- PROBLEM DESCRIPTION
Set out every line bearing the string "object".

[START EXERCISE DATA]

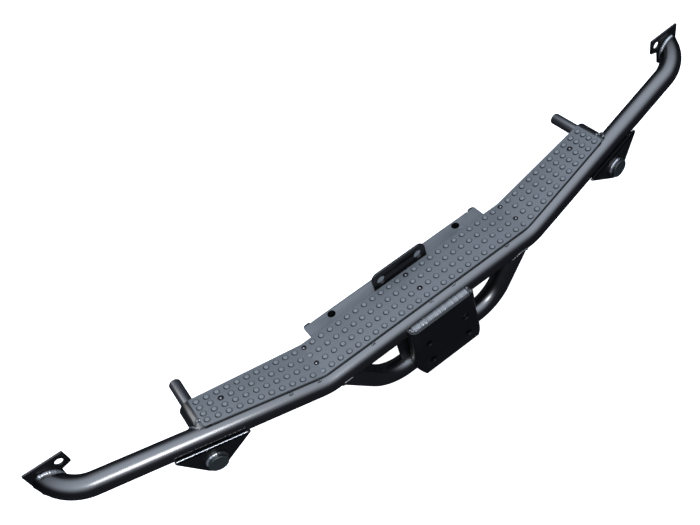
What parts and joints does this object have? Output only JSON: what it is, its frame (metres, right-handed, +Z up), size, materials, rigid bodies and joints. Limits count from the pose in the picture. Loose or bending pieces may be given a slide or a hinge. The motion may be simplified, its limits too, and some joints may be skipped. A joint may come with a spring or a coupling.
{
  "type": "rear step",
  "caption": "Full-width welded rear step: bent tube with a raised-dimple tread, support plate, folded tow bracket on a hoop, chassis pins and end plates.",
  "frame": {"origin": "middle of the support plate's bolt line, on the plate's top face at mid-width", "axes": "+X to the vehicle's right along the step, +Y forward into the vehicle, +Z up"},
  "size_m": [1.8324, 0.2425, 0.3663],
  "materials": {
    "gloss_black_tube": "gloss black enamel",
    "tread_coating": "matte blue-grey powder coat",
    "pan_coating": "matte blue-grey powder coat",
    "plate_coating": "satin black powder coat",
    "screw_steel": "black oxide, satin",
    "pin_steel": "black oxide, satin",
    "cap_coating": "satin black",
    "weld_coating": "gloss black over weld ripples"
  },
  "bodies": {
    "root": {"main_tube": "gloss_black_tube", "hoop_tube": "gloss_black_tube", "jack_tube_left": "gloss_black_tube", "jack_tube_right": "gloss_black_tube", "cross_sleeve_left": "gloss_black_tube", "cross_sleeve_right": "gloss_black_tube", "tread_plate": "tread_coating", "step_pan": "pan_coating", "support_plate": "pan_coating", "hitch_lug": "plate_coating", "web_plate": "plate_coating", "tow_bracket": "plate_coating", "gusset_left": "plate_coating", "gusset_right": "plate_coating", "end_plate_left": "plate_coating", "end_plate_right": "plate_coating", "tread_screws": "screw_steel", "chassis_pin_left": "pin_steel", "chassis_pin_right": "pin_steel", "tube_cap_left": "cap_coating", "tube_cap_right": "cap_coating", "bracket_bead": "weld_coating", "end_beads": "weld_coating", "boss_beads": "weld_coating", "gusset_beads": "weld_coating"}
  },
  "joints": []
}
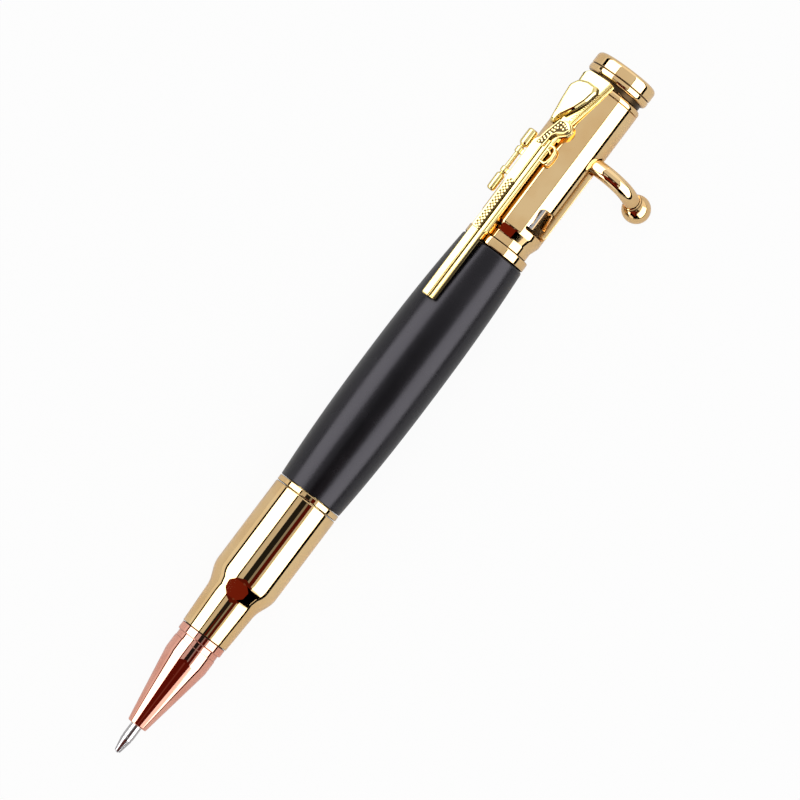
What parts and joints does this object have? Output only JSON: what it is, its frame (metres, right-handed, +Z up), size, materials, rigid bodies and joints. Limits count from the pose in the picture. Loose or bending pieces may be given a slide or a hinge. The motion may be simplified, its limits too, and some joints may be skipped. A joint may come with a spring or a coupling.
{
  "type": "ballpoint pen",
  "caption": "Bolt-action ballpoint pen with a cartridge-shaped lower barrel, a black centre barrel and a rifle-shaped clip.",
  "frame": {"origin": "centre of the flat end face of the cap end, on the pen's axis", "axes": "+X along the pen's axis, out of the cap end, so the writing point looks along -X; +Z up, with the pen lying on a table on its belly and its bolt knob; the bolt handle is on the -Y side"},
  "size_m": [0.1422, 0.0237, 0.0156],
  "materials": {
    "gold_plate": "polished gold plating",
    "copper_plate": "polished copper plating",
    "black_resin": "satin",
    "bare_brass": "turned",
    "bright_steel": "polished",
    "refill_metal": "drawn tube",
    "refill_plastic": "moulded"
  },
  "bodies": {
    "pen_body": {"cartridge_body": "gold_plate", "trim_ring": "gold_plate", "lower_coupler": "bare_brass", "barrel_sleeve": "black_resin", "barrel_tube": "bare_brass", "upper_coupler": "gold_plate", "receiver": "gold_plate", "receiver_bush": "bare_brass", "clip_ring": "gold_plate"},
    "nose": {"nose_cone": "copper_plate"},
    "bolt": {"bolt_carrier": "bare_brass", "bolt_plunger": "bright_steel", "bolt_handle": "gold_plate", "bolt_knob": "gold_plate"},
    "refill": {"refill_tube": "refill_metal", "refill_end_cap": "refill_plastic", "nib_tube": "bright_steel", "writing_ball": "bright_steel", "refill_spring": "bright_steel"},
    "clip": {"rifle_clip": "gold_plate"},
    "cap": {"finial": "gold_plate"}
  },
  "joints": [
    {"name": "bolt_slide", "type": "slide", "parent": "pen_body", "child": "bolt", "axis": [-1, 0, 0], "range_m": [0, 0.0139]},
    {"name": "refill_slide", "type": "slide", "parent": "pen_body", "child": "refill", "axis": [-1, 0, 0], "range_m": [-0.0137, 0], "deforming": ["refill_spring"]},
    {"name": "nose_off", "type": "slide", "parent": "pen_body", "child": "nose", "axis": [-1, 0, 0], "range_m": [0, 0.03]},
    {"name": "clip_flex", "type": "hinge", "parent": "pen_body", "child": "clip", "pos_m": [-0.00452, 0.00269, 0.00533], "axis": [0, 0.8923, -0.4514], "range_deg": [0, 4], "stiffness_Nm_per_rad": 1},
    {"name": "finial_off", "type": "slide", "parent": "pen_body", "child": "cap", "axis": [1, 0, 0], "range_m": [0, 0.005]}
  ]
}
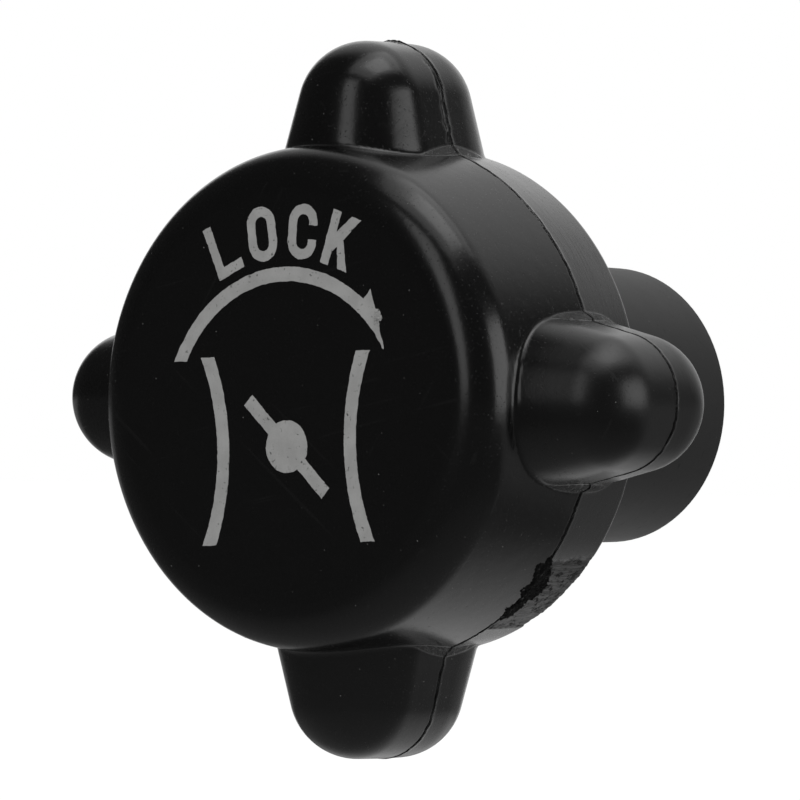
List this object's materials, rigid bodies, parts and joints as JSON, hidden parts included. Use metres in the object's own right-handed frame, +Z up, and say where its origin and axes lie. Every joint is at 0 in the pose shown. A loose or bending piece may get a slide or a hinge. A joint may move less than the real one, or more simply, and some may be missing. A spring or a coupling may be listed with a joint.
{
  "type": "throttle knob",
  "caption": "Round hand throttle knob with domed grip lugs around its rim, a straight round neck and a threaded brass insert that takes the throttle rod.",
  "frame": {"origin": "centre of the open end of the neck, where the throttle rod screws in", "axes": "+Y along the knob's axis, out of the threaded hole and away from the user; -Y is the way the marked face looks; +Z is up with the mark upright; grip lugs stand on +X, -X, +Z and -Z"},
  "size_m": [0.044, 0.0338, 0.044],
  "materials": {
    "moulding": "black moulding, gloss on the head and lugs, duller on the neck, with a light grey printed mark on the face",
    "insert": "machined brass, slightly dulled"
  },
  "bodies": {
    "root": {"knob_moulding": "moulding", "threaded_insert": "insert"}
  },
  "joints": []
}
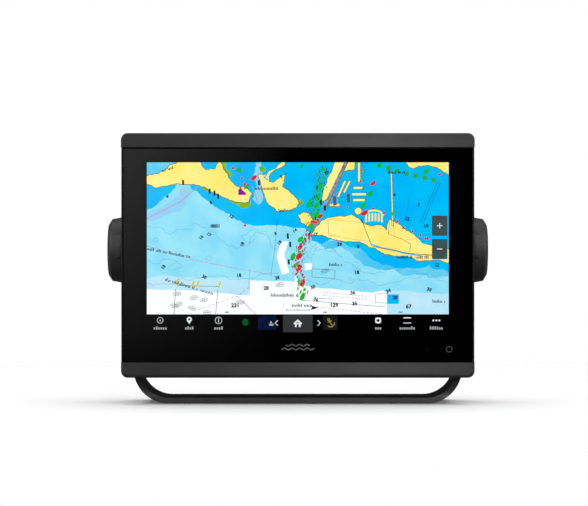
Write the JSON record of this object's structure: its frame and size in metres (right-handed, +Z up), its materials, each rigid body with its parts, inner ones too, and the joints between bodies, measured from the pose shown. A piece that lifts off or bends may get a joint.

[END EXERCISE DATA]

- OUTPUT
What parts and joints does this object have? Output only JSON: what it is, its frame (metres, right-handed, +Z up), size, materials, rigid bodies and joints. Limits count from the pose in the picture. Loose or bending pieces may be given a slide or a hinge. The motion may be simplified, its limits too, and some joints may be skipped. A joint may come with a spring or a coupling.
What parts and joints does this object have? Output only JSON: what it is, its frame (metres, right-handed, +Z up), size, materials, rigid bodies and joints. Limits count from the pose in the picture. Loose or bending pieces may be given a slide or a hinge. The motion may be simplified, its limits too, and some joints may be skipped. A joint may come with a spring or a coupling.
List this object's materials, rigid bodies, parts and joints as JSON, hidden parts included. Use metres in the object's own right-handed frame, +Z up, and say where its origin and axes lie. Every joint is at 0 in the pose shown. A loose or bending piece may get a slide or a hinge. A joint may move less than the real one, or more simply, and some may be missing. A spring or a coupling may be listed with a joint.
Write the JSON record of this object's structure: its frame and size in metres (right-handed, +Z up), its materials, each rigid body with its parts, inner ones too, and the joints between bodies, measured from the pose shown. A piece that lifts off or bends may get a joint.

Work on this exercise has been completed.